--- start ---

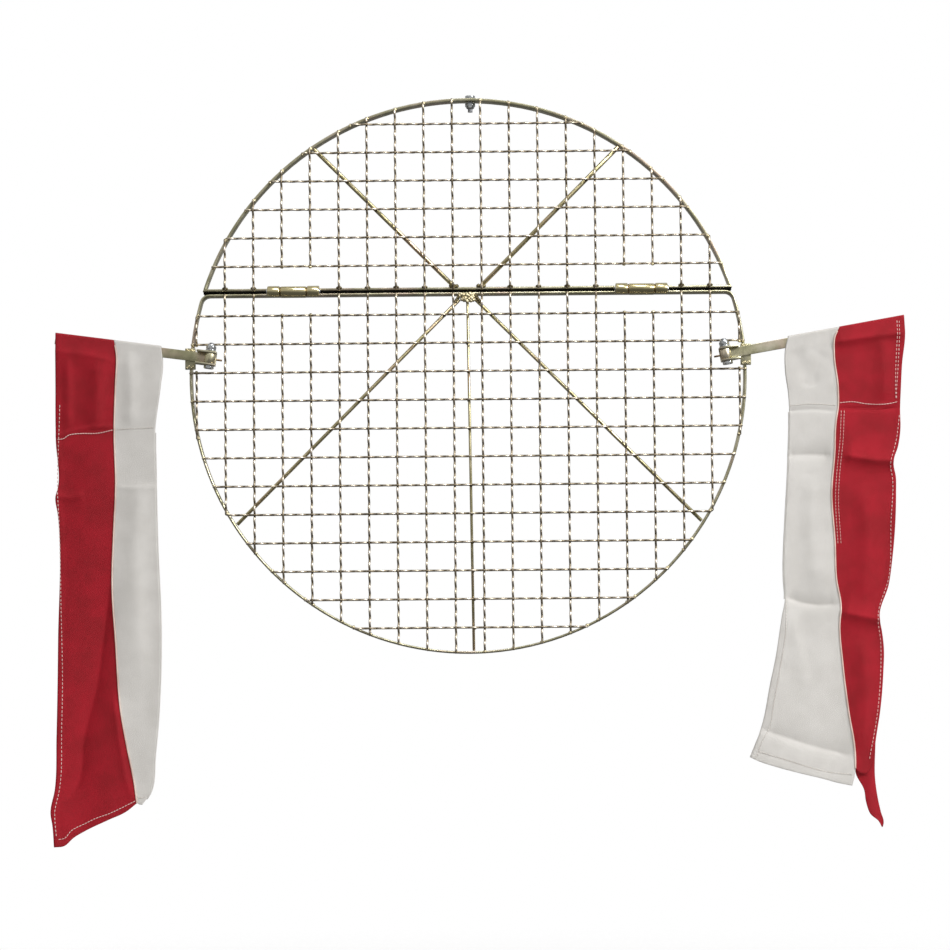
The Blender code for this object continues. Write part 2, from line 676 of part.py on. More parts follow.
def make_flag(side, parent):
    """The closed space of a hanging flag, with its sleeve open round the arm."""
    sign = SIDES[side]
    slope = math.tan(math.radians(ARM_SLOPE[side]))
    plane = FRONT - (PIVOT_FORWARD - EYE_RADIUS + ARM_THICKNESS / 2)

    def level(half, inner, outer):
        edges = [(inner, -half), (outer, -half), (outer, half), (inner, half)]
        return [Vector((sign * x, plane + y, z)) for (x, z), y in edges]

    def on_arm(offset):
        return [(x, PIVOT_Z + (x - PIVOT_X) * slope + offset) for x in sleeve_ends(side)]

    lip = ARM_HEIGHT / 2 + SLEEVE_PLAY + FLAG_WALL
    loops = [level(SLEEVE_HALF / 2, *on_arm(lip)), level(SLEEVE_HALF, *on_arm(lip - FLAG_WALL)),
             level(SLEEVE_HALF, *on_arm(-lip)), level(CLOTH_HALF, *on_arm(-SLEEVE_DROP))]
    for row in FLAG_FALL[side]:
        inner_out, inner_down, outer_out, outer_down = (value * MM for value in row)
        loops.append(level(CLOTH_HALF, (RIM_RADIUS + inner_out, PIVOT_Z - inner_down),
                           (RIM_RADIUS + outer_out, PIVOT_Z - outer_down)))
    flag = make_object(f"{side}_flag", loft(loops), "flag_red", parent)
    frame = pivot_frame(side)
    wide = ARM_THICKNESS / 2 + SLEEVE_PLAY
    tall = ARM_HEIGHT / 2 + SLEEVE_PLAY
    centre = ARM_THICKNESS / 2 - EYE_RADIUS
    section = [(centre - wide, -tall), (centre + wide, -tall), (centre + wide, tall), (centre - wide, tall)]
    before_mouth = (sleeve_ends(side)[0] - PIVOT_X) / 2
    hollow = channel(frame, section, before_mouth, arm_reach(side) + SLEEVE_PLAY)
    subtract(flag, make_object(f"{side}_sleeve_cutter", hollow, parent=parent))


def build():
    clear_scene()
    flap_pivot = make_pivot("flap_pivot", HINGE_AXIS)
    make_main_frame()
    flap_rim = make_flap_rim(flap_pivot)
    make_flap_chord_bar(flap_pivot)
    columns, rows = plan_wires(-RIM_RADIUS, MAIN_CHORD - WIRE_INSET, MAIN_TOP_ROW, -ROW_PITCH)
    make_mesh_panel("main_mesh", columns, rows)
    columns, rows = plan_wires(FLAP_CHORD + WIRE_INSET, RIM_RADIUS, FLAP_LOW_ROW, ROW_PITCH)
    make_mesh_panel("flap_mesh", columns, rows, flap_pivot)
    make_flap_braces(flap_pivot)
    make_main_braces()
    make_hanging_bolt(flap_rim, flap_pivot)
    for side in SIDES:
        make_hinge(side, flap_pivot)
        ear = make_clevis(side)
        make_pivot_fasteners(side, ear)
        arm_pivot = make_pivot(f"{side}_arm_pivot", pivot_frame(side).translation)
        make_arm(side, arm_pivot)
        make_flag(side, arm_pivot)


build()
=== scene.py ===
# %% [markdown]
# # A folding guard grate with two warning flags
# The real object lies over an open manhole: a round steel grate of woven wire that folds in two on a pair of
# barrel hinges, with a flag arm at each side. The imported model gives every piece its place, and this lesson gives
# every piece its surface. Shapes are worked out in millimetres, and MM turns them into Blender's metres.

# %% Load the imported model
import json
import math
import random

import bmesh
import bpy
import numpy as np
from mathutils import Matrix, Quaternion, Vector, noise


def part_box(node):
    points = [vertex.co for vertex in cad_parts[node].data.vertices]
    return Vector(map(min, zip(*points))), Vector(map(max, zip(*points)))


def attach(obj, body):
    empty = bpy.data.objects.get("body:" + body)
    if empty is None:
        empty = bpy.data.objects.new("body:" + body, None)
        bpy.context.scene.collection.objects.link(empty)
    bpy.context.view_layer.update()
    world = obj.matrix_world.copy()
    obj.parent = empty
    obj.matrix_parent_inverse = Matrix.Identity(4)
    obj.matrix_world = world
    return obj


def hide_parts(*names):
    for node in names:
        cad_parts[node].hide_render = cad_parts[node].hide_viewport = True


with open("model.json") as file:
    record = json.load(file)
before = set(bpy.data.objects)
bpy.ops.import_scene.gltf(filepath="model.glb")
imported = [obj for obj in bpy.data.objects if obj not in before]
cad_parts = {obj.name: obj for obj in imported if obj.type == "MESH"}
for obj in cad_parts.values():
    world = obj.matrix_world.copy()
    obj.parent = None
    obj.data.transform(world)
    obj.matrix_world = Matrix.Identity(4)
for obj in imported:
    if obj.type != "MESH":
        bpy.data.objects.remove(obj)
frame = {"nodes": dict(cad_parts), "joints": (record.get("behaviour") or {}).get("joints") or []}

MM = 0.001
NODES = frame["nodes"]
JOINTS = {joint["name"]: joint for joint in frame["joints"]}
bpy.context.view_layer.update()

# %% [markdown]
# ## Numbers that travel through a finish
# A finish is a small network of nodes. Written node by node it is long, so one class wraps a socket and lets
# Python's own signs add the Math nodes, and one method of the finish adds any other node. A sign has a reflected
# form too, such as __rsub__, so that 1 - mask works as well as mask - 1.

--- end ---

• [Given task]:
Each line from the one bearing "make_hanging_bolt(flap_rim, flap_pivot)" through the one bearing "obj.parent = empty" is to be duplicated without change; all remaining lines are to be left out.

• [Exercise result]:
    make_hanging_bolt(flap_rim, flap_pivot)
    for side in SIDES:
        make_hinge(side, flap_pivot)
        ear = make_clevis(side)
        make_pivot_fasteners(side, ear)
        arm_pivot = make_pivot(f"{side}_arm_pivot", pivot_frame(side).translation)
        make_arm(side, arm_pivot)
        make_flag(side, arm_pivot)


build()
=== scene.py ===
# %% [markdown]
# # A folding guard grate with two warning flags
# The real object lies over an open manhole: a round steel grate of woven wire that folds in two on a pair of
# barrel hinges, with a flag arm at each side. The imported model gives every piece its place, and this lesson gives
# every piece its surface. Shapes are worked out in millimetres, and MM turns them into Blender's metres.

# %% Load the imported model
import json
import math
import random

import bmesh
import bpy
import numpy as np
from mathutils import Matrix, Quaternion, Vector, noise


def part_box(node):
    points = [vertex.co for vertex in cad_parts[node].data.vertices]
    return Vector(map(min, zip(*points))), Vector(map(max, zip(*points)))


def attach(obj, body):
    empty = bpy.data.objects.get("body:" + body)
    if empty is None:
        empty = bpy.data.objects.new("body:" + body, None)
        bpy.context.scene.collection.objects.link(empty)
    bpy.context.view_layer.update()
    world = obj.matrix_world.copy()
    obj.parent = empty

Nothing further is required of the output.